Whenever a line below holds the word "context", copy that line.

DATA FOR THIS TASK:
◆ ◆ ◆ ◆ ◆ ◆ ◆

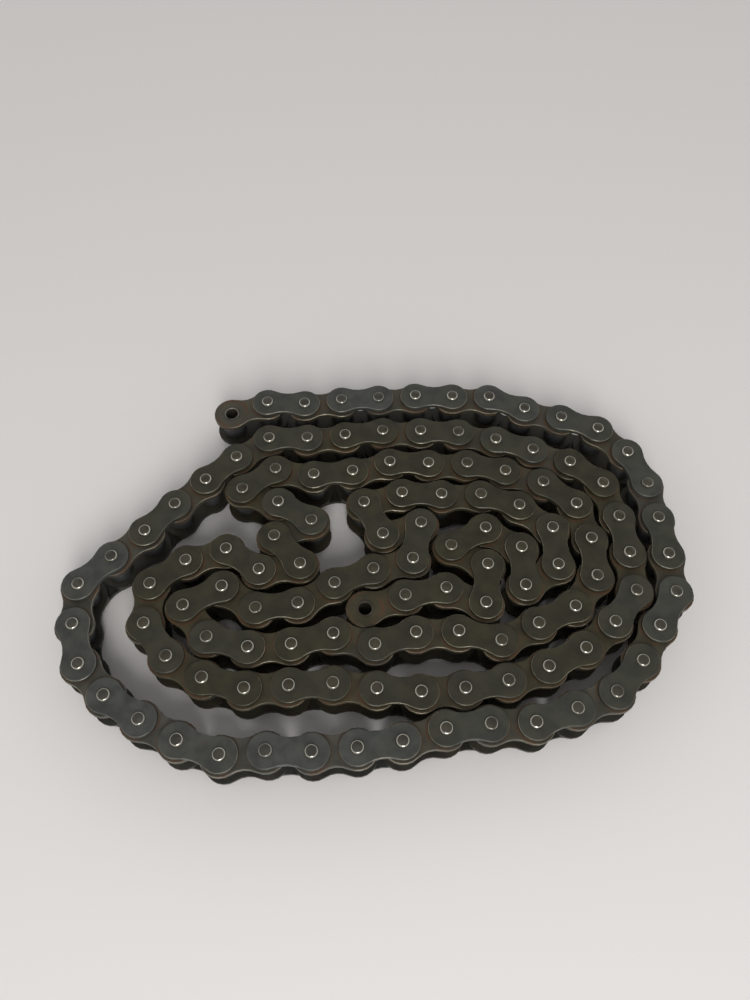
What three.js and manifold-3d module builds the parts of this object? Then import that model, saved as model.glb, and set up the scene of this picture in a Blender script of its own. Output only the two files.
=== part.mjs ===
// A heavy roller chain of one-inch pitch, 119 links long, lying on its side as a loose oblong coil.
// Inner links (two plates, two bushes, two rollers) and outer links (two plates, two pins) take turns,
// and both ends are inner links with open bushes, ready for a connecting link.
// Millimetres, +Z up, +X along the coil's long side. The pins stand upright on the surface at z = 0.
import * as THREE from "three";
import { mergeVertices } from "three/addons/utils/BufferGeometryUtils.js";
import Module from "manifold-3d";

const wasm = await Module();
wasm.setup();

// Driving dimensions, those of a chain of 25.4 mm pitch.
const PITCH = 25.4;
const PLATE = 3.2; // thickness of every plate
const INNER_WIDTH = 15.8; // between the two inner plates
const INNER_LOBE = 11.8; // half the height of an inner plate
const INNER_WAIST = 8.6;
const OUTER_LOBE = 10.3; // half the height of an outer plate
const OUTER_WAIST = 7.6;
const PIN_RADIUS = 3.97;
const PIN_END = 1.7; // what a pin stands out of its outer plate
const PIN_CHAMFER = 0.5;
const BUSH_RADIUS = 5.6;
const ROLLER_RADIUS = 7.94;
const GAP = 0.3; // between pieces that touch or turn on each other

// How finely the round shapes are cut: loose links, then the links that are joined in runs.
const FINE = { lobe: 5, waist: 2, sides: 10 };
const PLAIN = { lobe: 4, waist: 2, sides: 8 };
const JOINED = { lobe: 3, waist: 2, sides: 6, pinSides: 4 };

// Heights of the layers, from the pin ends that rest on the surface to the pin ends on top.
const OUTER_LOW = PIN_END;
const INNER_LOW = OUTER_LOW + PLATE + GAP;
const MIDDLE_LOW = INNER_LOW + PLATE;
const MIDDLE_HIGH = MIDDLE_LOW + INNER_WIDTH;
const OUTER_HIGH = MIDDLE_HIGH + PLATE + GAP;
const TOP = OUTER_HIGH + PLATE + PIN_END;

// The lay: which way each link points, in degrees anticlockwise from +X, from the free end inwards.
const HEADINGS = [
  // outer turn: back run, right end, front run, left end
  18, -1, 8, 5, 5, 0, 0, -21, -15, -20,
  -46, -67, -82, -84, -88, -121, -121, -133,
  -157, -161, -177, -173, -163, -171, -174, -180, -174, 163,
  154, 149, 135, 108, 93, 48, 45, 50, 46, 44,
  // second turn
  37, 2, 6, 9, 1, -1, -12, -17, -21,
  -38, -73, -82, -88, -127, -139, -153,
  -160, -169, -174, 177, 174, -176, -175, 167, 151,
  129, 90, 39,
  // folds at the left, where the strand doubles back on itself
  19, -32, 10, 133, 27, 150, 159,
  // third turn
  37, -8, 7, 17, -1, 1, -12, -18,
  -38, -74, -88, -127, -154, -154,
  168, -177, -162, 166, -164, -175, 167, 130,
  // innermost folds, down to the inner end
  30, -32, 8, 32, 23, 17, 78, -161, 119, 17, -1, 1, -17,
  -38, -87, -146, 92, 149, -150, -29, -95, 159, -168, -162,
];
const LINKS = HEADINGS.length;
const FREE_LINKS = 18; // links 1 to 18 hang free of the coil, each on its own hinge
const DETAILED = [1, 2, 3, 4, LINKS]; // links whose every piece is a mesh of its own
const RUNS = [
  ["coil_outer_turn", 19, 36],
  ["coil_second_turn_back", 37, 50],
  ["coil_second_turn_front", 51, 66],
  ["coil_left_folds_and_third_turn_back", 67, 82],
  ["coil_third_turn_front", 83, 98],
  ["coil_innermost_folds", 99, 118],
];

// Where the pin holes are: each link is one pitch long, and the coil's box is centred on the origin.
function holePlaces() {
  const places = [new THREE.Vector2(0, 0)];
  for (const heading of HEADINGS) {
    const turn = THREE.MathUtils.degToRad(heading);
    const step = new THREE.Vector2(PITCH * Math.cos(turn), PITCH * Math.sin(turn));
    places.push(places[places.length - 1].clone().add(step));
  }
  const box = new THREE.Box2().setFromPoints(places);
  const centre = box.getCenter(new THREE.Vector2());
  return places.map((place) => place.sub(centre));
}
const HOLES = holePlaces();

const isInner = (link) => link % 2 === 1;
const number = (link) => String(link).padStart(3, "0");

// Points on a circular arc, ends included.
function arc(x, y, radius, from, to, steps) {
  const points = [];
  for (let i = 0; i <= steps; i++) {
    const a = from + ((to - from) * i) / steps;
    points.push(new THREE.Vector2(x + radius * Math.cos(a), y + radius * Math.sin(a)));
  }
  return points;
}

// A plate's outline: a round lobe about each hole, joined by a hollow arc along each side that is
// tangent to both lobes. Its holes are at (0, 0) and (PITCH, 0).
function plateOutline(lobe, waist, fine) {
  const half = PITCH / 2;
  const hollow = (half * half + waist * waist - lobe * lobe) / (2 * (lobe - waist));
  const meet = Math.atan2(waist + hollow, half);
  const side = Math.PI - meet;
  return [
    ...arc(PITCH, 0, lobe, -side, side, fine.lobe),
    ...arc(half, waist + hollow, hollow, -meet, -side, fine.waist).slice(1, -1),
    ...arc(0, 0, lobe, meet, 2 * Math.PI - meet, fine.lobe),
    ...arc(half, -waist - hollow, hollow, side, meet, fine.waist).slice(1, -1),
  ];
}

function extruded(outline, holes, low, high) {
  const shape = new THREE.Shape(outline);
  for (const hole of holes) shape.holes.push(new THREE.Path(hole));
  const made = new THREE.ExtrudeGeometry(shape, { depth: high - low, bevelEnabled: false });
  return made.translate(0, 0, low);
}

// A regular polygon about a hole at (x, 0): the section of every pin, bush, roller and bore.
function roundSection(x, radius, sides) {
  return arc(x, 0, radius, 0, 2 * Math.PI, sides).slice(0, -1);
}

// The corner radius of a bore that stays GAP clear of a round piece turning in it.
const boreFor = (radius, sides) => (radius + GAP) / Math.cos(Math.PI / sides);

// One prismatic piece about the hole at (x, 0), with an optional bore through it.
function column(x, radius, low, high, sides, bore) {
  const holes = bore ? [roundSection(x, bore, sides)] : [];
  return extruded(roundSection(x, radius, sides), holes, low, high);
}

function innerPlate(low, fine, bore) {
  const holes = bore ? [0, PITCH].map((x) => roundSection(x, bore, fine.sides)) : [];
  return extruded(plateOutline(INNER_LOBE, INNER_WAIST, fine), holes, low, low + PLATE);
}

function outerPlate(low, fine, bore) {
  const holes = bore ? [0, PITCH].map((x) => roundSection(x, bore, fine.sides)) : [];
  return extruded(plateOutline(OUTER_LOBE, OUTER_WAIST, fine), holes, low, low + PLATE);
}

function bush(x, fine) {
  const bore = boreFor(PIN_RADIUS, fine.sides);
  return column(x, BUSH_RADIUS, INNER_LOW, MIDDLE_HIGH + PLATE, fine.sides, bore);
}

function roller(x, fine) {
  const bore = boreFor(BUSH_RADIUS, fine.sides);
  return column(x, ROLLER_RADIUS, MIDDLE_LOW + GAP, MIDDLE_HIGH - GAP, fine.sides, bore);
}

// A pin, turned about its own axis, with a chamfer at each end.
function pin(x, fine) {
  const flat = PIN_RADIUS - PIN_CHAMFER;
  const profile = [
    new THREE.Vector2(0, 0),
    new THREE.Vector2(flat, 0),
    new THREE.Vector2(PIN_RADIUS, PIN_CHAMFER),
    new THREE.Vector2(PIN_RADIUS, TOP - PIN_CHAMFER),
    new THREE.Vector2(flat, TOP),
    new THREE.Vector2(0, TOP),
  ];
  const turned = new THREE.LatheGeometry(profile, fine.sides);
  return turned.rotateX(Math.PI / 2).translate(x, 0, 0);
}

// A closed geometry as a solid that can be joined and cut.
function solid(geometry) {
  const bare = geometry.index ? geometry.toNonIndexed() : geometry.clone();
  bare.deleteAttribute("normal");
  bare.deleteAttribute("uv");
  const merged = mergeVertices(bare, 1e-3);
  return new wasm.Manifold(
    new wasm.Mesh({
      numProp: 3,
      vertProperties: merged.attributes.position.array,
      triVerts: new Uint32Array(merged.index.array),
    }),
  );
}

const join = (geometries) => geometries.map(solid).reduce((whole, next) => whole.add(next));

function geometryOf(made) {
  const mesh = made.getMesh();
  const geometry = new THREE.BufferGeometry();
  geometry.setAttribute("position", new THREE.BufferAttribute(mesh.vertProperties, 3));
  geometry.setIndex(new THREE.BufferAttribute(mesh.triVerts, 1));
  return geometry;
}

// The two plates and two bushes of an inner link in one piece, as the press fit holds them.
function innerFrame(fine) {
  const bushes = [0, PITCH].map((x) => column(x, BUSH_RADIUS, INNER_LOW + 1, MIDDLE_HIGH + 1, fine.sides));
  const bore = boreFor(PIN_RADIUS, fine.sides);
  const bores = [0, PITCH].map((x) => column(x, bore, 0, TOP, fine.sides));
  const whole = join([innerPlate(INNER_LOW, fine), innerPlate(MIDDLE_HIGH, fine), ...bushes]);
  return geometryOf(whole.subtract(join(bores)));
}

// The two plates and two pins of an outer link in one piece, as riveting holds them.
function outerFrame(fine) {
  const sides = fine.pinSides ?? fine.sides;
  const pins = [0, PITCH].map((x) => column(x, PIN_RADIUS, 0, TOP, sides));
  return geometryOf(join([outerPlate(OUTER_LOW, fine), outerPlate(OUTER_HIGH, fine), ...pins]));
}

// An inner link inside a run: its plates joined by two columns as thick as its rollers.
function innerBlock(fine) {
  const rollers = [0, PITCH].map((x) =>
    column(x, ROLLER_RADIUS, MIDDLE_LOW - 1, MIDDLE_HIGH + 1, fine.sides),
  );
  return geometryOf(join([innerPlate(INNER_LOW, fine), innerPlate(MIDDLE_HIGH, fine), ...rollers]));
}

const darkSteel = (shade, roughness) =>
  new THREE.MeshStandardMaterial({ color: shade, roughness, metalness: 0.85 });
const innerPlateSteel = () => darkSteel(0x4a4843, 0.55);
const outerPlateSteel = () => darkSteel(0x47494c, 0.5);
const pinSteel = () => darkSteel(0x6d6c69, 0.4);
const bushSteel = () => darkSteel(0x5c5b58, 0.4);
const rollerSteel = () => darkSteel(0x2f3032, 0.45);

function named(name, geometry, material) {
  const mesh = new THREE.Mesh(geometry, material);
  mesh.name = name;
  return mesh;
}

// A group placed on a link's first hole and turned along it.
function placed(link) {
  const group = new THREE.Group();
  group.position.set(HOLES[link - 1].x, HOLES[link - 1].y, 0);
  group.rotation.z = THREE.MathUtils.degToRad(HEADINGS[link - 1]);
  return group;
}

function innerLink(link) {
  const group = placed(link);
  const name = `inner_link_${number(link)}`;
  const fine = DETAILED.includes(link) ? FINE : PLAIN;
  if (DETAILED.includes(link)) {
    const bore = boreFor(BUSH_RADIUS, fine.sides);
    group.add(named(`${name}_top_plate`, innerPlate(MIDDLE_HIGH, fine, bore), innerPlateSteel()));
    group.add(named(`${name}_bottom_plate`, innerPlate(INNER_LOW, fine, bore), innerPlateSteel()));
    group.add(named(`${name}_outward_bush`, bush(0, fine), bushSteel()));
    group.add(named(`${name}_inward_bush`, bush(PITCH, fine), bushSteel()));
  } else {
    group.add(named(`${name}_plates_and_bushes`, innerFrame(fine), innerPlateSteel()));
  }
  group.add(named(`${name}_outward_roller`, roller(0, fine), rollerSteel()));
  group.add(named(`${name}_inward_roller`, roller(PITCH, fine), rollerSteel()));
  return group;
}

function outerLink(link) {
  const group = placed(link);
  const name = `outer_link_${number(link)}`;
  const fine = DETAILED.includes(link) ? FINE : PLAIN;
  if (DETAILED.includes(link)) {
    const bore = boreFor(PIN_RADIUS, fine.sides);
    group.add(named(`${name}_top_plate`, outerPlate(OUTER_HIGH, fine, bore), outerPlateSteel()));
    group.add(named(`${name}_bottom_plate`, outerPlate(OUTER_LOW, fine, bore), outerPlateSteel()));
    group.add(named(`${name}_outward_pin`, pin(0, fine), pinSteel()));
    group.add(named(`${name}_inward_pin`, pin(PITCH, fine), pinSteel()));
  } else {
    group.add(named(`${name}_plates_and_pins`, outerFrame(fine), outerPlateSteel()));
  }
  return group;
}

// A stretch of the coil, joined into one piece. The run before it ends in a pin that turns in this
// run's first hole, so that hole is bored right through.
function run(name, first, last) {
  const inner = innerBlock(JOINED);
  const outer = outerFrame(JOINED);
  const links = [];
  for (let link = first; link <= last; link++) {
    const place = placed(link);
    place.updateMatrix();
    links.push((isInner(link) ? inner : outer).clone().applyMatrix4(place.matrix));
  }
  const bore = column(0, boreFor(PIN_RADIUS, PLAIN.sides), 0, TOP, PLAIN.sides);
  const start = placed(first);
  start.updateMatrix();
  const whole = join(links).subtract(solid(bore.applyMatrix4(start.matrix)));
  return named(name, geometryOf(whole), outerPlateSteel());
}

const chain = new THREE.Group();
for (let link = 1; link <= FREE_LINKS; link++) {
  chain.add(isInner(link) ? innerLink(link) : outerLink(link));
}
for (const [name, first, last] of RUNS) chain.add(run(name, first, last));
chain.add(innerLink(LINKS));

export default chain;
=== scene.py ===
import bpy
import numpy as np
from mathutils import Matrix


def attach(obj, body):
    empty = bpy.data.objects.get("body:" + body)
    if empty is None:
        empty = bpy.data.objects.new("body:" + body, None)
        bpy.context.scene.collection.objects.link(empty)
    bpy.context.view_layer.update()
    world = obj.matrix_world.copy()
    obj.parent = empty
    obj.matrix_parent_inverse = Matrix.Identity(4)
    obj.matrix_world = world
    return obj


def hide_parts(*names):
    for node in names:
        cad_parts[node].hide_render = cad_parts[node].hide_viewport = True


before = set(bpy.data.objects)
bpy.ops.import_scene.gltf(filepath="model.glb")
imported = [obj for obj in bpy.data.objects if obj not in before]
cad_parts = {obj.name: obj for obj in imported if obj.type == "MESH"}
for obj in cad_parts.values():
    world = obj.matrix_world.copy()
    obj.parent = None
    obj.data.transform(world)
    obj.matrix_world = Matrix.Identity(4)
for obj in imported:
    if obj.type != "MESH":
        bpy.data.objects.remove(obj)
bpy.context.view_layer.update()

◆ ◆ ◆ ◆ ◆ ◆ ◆

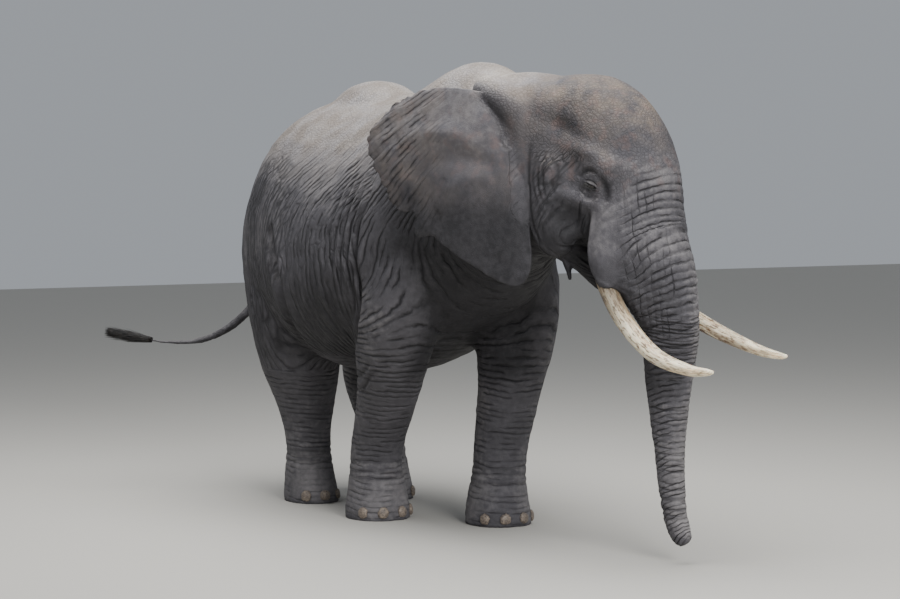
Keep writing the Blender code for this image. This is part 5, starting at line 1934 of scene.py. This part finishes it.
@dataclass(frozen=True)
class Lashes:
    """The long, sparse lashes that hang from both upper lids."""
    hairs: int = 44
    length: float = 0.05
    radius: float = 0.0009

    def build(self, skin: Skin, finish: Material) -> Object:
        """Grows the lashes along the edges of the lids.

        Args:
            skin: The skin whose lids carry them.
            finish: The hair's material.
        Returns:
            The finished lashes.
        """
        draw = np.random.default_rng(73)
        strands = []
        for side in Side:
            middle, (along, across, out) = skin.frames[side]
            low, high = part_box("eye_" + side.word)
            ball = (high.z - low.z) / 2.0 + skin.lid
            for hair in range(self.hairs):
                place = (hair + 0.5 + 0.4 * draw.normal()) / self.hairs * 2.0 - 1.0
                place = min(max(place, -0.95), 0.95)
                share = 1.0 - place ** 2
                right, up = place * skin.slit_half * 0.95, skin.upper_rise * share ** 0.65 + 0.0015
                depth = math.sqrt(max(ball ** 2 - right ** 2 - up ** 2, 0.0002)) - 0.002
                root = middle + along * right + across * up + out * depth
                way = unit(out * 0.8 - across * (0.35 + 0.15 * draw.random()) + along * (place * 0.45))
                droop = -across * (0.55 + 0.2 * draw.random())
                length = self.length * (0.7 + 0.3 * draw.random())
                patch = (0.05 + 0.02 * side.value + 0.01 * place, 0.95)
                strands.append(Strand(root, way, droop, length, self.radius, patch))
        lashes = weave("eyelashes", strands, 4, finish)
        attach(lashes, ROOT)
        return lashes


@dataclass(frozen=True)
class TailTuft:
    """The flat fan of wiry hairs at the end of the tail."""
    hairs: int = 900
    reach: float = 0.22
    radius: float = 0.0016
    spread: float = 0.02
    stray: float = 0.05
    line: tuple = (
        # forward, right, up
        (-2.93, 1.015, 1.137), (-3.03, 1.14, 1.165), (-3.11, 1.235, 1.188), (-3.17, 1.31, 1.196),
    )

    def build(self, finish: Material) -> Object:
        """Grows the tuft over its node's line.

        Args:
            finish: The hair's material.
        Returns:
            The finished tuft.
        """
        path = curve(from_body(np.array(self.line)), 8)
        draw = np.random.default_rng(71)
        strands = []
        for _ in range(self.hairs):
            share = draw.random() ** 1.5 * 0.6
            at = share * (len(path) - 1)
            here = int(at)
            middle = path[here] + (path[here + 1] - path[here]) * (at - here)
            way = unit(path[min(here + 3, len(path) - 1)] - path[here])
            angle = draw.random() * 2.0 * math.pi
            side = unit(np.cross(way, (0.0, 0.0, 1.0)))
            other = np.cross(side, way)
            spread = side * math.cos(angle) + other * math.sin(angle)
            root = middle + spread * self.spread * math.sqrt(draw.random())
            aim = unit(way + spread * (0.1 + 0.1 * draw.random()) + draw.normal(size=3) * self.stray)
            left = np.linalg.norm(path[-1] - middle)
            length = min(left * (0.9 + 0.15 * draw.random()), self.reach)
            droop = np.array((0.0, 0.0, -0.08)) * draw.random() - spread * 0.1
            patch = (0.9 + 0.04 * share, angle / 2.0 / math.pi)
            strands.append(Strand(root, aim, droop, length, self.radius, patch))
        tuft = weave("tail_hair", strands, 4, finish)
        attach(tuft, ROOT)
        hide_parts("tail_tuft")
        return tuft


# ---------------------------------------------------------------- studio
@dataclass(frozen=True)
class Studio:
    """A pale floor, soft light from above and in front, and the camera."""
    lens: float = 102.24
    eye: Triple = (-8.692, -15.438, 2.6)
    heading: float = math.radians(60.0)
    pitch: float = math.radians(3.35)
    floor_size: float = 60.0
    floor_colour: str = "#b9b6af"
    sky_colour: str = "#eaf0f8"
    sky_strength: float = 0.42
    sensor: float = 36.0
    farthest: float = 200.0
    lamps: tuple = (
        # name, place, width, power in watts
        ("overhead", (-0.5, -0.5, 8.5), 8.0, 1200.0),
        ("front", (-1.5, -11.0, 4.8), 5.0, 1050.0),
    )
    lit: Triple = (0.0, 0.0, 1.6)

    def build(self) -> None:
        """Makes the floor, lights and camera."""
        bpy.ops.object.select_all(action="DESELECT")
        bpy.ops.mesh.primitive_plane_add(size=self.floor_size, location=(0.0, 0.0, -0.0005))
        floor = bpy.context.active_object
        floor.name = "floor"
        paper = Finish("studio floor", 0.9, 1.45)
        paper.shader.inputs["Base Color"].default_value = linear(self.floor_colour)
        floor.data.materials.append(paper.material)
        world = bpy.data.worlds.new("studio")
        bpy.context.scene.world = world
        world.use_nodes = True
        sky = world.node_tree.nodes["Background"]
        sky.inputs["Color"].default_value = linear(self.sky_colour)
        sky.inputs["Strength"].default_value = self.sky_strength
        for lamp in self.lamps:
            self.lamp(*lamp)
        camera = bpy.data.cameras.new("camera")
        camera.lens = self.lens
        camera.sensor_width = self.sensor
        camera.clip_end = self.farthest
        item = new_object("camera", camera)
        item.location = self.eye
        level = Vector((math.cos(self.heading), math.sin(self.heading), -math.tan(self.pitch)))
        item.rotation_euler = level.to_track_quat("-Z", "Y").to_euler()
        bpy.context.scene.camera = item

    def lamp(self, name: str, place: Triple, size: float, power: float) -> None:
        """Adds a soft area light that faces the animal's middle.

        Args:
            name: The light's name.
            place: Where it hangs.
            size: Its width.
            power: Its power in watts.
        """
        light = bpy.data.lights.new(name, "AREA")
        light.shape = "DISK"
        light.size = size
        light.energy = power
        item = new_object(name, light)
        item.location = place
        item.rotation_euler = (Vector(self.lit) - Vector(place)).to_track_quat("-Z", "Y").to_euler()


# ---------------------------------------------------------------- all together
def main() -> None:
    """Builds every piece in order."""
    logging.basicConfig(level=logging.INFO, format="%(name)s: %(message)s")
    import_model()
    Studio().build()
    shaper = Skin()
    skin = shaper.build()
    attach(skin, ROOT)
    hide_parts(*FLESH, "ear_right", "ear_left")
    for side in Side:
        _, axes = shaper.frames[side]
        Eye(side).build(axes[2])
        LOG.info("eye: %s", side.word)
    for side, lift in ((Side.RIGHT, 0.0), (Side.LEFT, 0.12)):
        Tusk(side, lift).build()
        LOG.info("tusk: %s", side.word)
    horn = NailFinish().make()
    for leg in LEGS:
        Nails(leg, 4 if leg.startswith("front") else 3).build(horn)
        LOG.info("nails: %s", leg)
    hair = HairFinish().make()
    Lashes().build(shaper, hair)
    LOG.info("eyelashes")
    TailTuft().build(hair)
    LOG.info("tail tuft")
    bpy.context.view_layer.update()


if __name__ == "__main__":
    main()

◆ ◆ ◆ ◆ ◆ ◆ ◆

SOLUTION FOR THIS PROBLEM:
        bpy.context.scene.collection.objects.link(empty)
    bpy.context.view_layer.update()
bpy.context.view_layer.update()
        floor = bpy.context.active_object
        bpy.context.scene.world = world
        bpy.context.scene.camera = item
    bpy.context.view_layer.update()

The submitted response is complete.